What Do Humans Hear When Interacting? Experiments on Selective Listening for Evaluating ASR of Spoken Dialogue Systems
Kiyotada Mori, Seiya Kawano, Chaoran Liu, Carlos Toshinori Ishi, Angel Fernando Garcia Contreras, Koichiro Yoshino
TL;DR
The paper tackles the mismatch between traditional $WER$-based ASR evaluation and the needs of spoken dialogue systems by examining how humans selectively listen during dialogue generation. Through a large-scale experiment combining dialogue response production with post-hoc transcription in noisy environments, the authors show that humans prioritize content words and achieve higher semantic alignment with references than ASR, despite higher $WER$ overall.

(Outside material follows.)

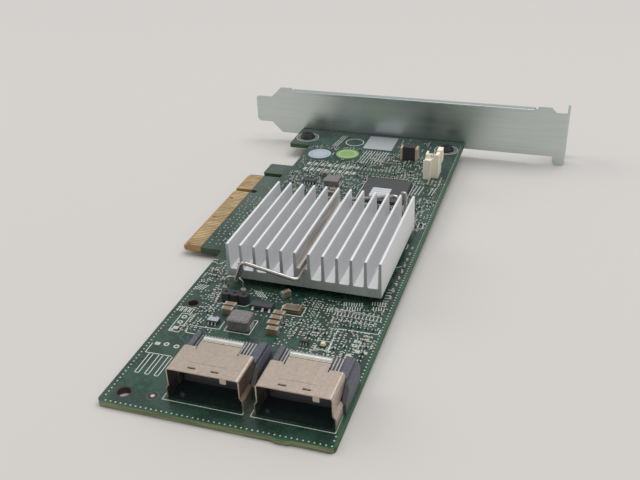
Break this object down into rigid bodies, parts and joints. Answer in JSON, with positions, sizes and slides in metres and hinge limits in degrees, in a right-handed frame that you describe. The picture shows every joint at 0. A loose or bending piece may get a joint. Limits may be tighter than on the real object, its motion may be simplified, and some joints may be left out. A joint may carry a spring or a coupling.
{
  "type": "raid controller card",
  "caption": "Half-length storage controller card with a finned passive cooler, caged cable sockets at one end and a full-height rear bracket at the other.",
  "frame": {"origin": "middle of the card edge's contact line at the key notch, halfway through the board", "axes": "+X from the gold contacts towards the card's top edge, +Y along the card towards the rear bracket, +Z out of the component side"},
  "size_m": [0.12, 0.1797, 0.0217],
  "materials": {
    "board": "semi-gloss solder mask",
    "gold": "hard gold plating",
    "bracket_steel": "zinc plated, satin",
    "black_screw": "black zinc",
    "cooler_aluminium": "satin extruded",
    "spring_wire": "bright drawn wire",
    "solder": "solder",
    "black_mould": "matt moulding compound",
    "thermal_pad": "soft grey pad",
    "socket_plastic": "black nylon",
    "ivory_plastic": "natural nylon",
    "cage_nickel": "nickel plated, satin",
    "tin": "tin plated",
    "ferrite": "ferrite",
    "cream_terminal": "cream ceramic",
    "iron_powder": "pressed iron powder",
    "lid_steel": "nickel plated",
    "amber_lens": "clear resin",
    "brown_ceramic": "fired ceramic",
    "black_ceramic": "glazed",
    "tan_ceramic": "fired ceramic",
    "white_label": "matt paper",
    "pale_label": "matt paper",
    "lime_label": "matt paper"
  },
  "bodies": {
    "root": {"board": "board", "edge_contacts": "gold", "bracket": "bracket_steel", "bracket_screws": "black_screw", "heat_sink": "cooler_aluminium", "heat_sink_clip": "spring_wire", "clip_anchors": "spring_wire", "anchor_solder": "solder", "controller_chip": "black_mould", "thermal_pad": "thermal_pad", "header_body": "socket_plastic", "header_contacts": "gold", "supply_socket_body": "ivory_plastic", "supply_pins": "gold", "memory_chip": "black_mould", "left_cage": "cage_nickel", "right_cage": "cage_nickel", "left_socket_housing": "socket_plastic", "right_socket_housing": "socket_plastic", "left_socket_contacts": "tin", "right_socket_contacts": "tin", "choke_body": "ferrite", "choke_ends": "cream_terminal", "coil_body": "iron_powder", "coil_ends": "tin", "filter_coil_body": "iron_powder", "filter_coil_ends": "tin", "crystal_base": "gold", "crystal_lid": "lid_steel", "lamp_base": "ivory_plastic", "lamp_lens": "amber_lens", "power_switch_body": "black_mould", "power_switch_leads": "tin", "small_chips": "black_mould", "small_chip_leads": "tin", "capacitors": "brown_ceramic", "capacitor_ends": "tin", "chip_resistors": "black_ceramic", "chip_resistor_ends": "tin", "chip_capacitors": "tan_ceramic", "chip_capacitor_ends": "tin", "underside_capacitors": "tan_ceramic", "underside_capacitor_ends": "tin", "memory_label": "white_label", "stock_label": "white_label", "pale_dot_label": "pale_label", "lime_dot_label": "lime_label"}
  },
  "joints": []
}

They introduce a POS-weighted metric, $H ext{-}WWER$, derived from regression weights over content vs. function words, demonstrating that human-centered evaluation can better capture the information relevant for dialogue responses. The work suggests that new ASR evaluation methods, informed by human selective listening, can more accurately reflect the utility of recognition for SDSs and lays groundwork for cross-language and neurophysiological extensions.
Abstract
Spoken dialogue systems (SDSs) utilize automatic speech recognition (ASR) at the front end of their pipeline. The role of ASR in SDSs is to recognize information in user speech related to response generation appropriately. Examining selective listening of humans, which refers to the ability to focus on and listen to important parts of a conversation during the speech, will enable us to identify the ASR capabilities required for SDSs and evaluate them. In this study, we experimentally confirmed selective listening when humans generate dialogue responses by comparing human transcriptions for generating dialogue responses and reference transcriptions. Based on our experimental results, we discuss the possibility of a new ASR evaluation method that leverages human selective listening, which can identify the gap between transcription ability between ASR systems and humans.